Kutukan Pelatih Asing
Di antara semua kutukan, ternyata ada satu yang paling tua, berlaku sejak perhelatan Piala Dunia pertama. Disebutkan bahwa hanya tim yang diasuh oleh pelatih negara mereka sendiri yang pantas menjadi juara.
Dan sepertinya mitos ini masih berlaku pada 2022 ini. Dari 32 peserta, ada 9 negara yang menggunakan pelatih asing. Belgia, Meksiko, Ekuador, Arab Saudi, Iran, Kanada, Qatar, Kosta Rika, dan Korea Selatan. Dari keseluruhan, sisa Korea Selatan yang masih melesat hingga 16 besar. Â
Kutukan Kalah Pada Laga Pertama
Belum ada juara dunia yang kalah pada pertandingan pertamanya. Kecuali Spanyol yang mendobrak anomal ini saat menjadi juara pada 2010.
Nah, jika kutukan-kutukan ini masih berlaku maka negara manakah yang tidak akan punya kesempatan menjadi juara?
Brazil (Kutukan Rangking 1 FIFA)
Argentina (Kutukan Kalah Pada Laga Pertama)
Inggris (Kutukan Jerman Barat)
Prancis (Kutukan Juara Bertahan)
Korea Selatan (Kutukan Pelatih Asing)
Selanjutnya, setelah pertandingan pertama di babak 16 besar, Amerika Serikat harus pulang kampung setelah digasak Belanda dengan skor 3-1. Sementara Australia juga harus mengakui kedigdayaan tim Tanggo dengan skor 2-0.

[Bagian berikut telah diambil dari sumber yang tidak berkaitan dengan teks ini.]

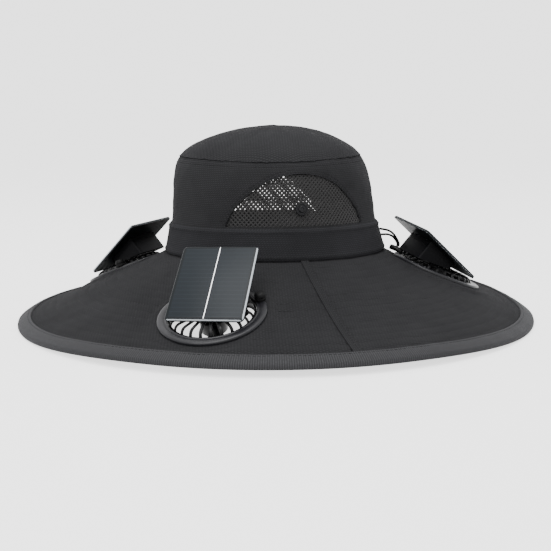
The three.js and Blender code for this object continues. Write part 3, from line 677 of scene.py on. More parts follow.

Sampai di sini, jika kutukan ini benar maka peluang juara dunia menyisakan 9 tim saja, yakni Jepang, Belanda, Polandia, Swiss, Portugal, Kroasia, Spanyol, Maroko dan Senegal. Jadi apakah salah satu dari kedelapan tim ini yang akan menjadi Juara Piala Dunia berikutnya? Walahualam...
Tunggu dulu. Jangan lupa jika masih ada satu kutukan yang juga ngeri-ngeri sedap. Yaitu, negara Eropa tidak akan menang jika Piala Dunia diselenggarakan di luar Eropa.
Jika kutukan ini juga terbukti benar, maka sisa tiga negara yang lebih berpeluang, yakni Jepang, Maroko dan Senegal. Benarkah begitu? Sejak awal pertandingan terlalu banyak anomali. Bisa saja anomali berlanjut, dan kini saatnya tim Asia dan Afrika yang akan unjuk gigi.